**What needs to be done**
Write out every line of the material exactly as it appears.

>> Start Given data

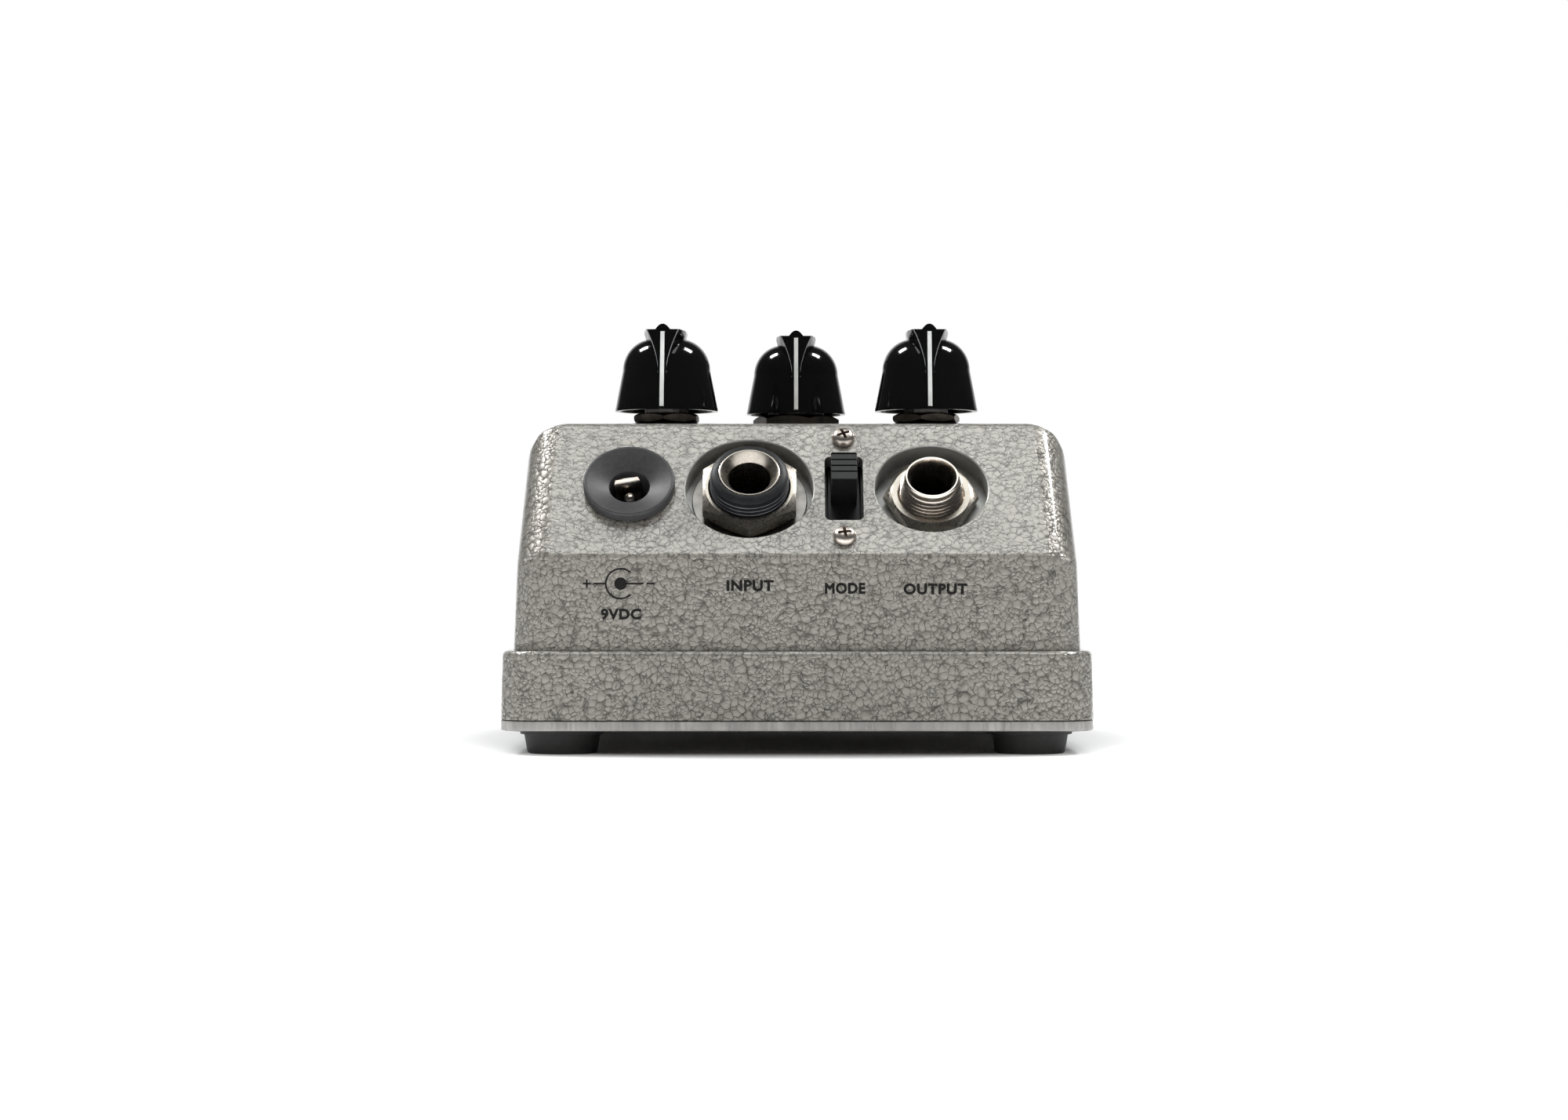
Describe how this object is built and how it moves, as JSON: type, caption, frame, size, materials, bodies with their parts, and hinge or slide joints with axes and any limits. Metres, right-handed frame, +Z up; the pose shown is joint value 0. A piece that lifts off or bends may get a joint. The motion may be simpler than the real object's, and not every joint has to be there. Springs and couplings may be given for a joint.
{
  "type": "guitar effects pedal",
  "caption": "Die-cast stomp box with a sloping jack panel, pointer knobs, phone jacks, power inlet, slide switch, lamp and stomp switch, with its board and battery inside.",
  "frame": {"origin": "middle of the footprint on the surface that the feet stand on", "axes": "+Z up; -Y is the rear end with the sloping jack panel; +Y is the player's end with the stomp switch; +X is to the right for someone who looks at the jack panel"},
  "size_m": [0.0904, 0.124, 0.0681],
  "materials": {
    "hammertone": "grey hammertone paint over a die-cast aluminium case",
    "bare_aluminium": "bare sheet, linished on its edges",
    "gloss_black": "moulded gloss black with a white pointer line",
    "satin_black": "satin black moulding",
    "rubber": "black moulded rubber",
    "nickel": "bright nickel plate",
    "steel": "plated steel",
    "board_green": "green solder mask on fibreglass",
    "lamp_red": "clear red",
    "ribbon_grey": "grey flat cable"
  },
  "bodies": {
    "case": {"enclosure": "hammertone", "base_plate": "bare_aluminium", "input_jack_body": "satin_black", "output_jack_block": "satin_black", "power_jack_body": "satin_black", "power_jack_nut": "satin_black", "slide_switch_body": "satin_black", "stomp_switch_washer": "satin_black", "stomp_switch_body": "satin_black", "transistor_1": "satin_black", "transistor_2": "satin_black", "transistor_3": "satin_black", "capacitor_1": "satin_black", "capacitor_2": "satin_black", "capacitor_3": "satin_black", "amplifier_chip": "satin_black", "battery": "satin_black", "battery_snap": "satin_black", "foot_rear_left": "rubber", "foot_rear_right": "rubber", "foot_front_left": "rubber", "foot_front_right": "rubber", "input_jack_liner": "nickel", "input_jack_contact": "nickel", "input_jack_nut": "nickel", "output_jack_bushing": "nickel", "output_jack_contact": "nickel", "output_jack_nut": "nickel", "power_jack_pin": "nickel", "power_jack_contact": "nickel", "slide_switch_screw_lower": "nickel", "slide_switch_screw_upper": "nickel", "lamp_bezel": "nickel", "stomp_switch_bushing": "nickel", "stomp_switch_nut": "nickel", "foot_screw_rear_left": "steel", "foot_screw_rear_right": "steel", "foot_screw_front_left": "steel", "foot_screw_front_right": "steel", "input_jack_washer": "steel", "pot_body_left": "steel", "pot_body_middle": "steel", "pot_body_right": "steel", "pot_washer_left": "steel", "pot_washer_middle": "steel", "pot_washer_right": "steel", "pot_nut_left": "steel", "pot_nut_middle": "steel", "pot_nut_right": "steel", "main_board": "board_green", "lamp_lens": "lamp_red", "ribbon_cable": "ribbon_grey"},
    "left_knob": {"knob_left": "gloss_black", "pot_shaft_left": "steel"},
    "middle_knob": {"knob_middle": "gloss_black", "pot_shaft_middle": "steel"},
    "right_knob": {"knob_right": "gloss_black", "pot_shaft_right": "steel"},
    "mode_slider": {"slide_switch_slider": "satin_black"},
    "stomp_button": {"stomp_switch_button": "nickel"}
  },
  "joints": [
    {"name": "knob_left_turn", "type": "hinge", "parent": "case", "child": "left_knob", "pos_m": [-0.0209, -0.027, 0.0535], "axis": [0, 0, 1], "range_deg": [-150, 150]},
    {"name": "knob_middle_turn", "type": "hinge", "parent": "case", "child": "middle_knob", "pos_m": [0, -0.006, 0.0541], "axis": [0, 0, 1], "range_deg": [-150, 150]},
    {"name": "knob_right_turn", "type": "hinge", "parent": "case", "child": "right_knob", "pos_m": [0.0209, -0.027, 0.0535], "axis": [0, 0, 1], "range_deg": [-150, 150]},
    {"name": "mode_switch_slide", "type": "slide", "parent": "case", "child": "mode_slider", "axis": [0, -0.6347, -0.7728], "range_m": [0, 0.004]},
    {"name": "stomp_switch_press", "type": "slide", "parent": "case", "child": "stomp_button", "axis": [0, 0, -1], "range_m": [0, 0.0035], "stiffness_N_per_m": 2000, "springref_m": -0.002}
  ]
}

>> End Given data

**Solution**
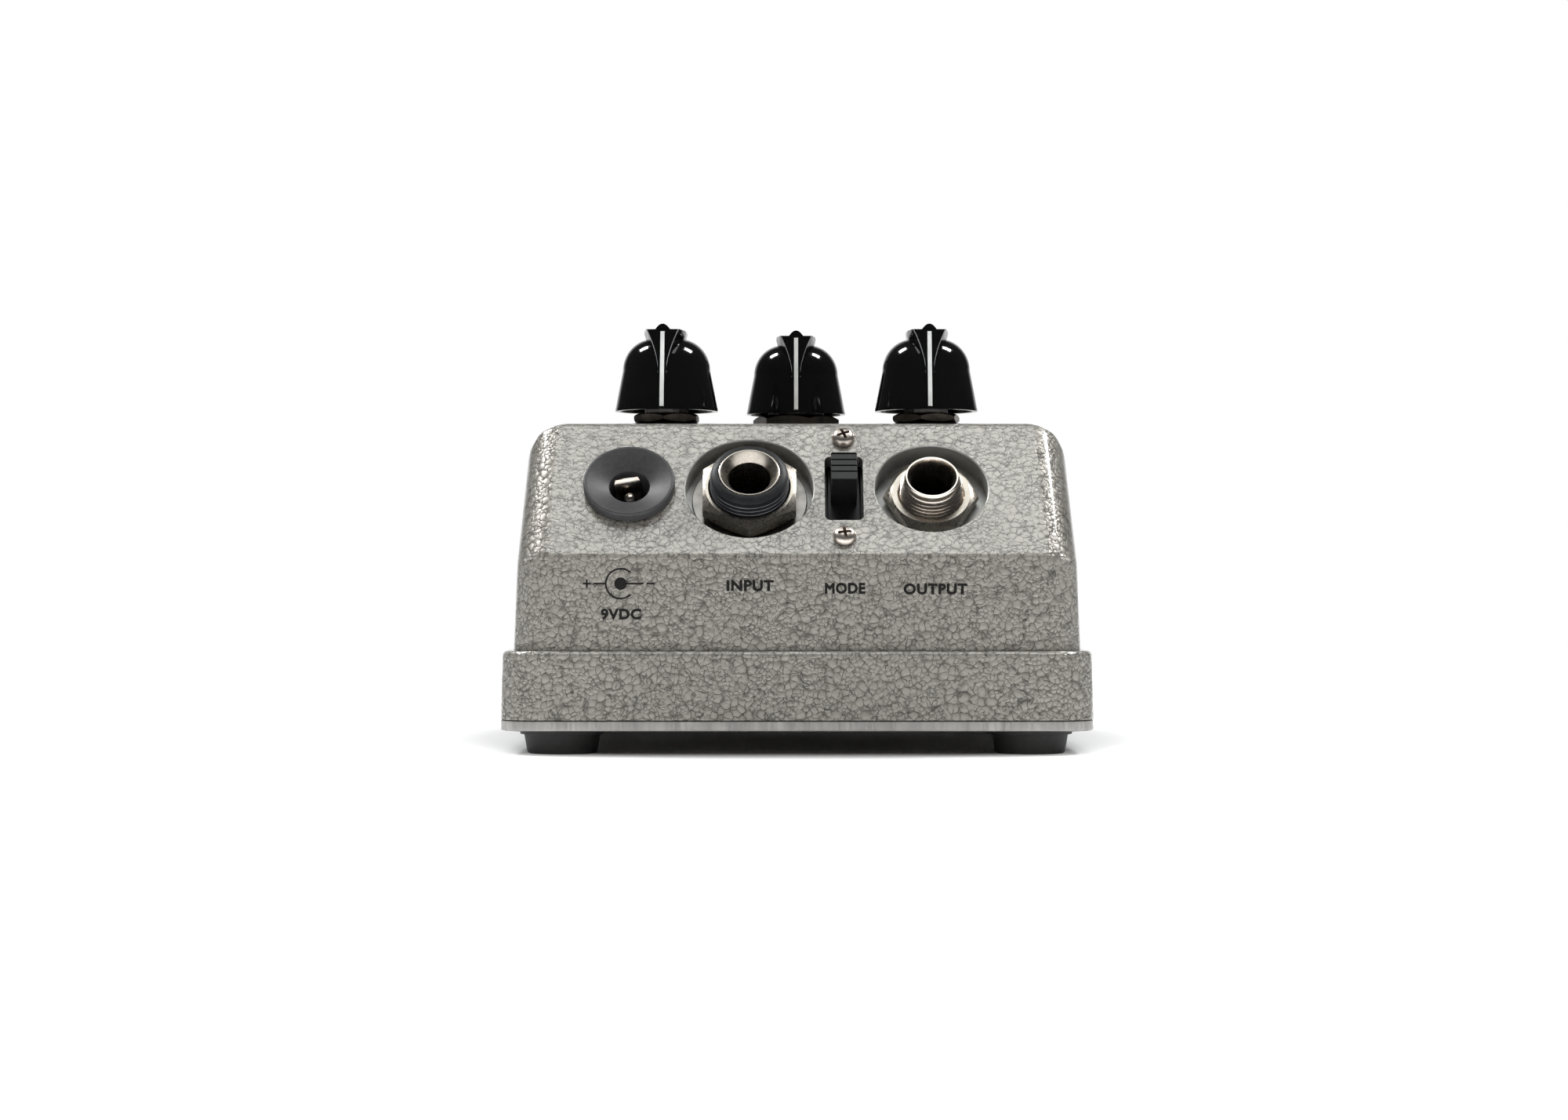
Describe how this object is built and how it moves, as JSON: type, caption, frame, size, materials, bodies with their parts, and hinge or slide joints with axes and any limits. Metres, right-handed frame, +Z up; the pose shown is joint value 0. A piece that lifts off or bends may get a joint. The motion may be simpler than the real object's, and not every joint has to be there. Springs and couplings may be given for a joint.
{
  "type": "guitar effects pedal",
  "caption": "Die-cast stomp box with a sloping jack panel, pointer knobs, phone jacks, power inlet, slide switch, lamp and stomp switch, with its board and battery inside.",
  "frame": {"origin": "middle of the footprint on the surface that the feet stand on", "axes": "+Z up; -Y is the rear end with the sloping jack panel; +Y is the player's end with the stomp switch; +X is to the right for someone who looks at the jack panel"},
  "size_m": [0.0904, 0.124, 0.0681],
  "materials": {
    "hammertone": "grey hammertone paint over a die-cast aluminium case",
    "bare_aluminium": "bare sheet, linished on its edges",
    "gloss_black": "moulded gloss black with a white pointer line",
    "satin_black": "satin black moulding",
    "rubber": "black moulded rubber",
    "nickel": "bright nickel plate",
    "steel": "plated steel",
    "board_green": "green solder mask on fibreglass",
    "lamp_red": "clear red",
    "ribbon_grey": "grey flat cable"
  },
  "bodies": {
    "case": {"enclosure": "hammertone", "base_plate": "bare_aluminium", "input_jack_body": "satin_black", "output_jack_block": "satin_black", "power_jack_body": "satin_black", "power_jack_nut": "satin_black", "slide_switch_body": "satin_black", "stomp_switch_washer": "satin_black", "stomp_switch_body": "satin_black", "transistor_1": "satin_black", "transistor_2": "satin_black", "transistor_3": "satin_black", "capacitor_1": "satin_black", "capacitor_2": "satin_black", "capacitor_3": "satin_black", "amplifier_chip": "satin_black", "battery": "satin_black", "battery_snap": "satin_black", "foot_rear_left": "rubber", "foot_rear_right": "rubber", "foot_front_left": "rubber", "foot_front_right": "rubber", "input_jack_liner": "nickel", "input_jack_contact": "nickel", "input_jack_nut": "nickel", "output_jack_bushing": "nickel", "output_jack_contact": "nickel", "output_jack_nut": "nickel", "power_jack_pin": "nickel", "power_jack_contact": "nickel", "slide_switch_screw_lower": "nickel", "slide_switch_screw_upper": "nickel", "lamp_bezel": "nickel", "stomp_switch_bushing": "nickel", "stomp_switch_nut": "nickel", "foot_screw_rear_left": "steel", "foot_screw_rear_right": "steel", "foot_screw_front_left": "steel", "foot_screw_front_right": "steel", "input_jack_washer": "steel", "pot_body_left": "steel", "pot_body_middle": "steel", "pot_body_right": "steel", "pot_washer_left": "steel", "pot_washer_middle": "steel", "pot_washer_right": "steel", "pot_nut_left": "steel", "pot_nut_middle": "steel", "pot_nut_right": "steel", "main_board": "board_green", "lamp_lens": "lamp_red", "ribbon_cable": "ribbon_grey"},
    "left_knob": {"knob_left": "gloss_black", "pot_shaft_left": "steel"},
    "middle_knob": {"knob_middle": "gloss_black", "pot_shaft_middle": "steel"},
    "right_knob": {"knob_right": "gloss_black", "pot_shaft_right": "steel"},
    "mode_slider": {"slide_switch_slider": "satin_black"},
    "stomp_button": {"stomp_switch_button": "nickel"}
  },
  "joints": [
    {"name": "knob_left_turn", "type": "hinge", "parent": "case", "child": "left_knob", "pos_m": [-0.0209, -0.027, 0.0535], "axis": [0, 0, 1], "range_deg": [-150, 150]},
    {"name": "knob_middle_turn", "type": "hinge", "parent": "case", "child": "middle_knob", "pos_m": [0, -0.006, 0.0541], "axis": [0, 0, 1], "range_deg": [-150, 150]},
    {"name": "knob_right_turn", "type": "hinge", "parent": "case", "child": "right_knob", "pos_m": [0.0209, -0.027, 0.0535], "axis": [0, 0, 1], "range_deg": [-150, 150]},
    {"name": "mode_switch_slide", "type": "slide", "parent": "case", "child": "mode_slider", "axis": [0, -0.6347, -0.7728], "range_m": [0, 0.004]},
    {"name": "stomp_switch_press", "type": "slide", "parent": "case", "child": "stomp_button", "axis": [0, 0, -1], "range_m": [0, 0.0035], "stiffness_N_per_m": 2000, "springref_m": -0.002}
  ]
}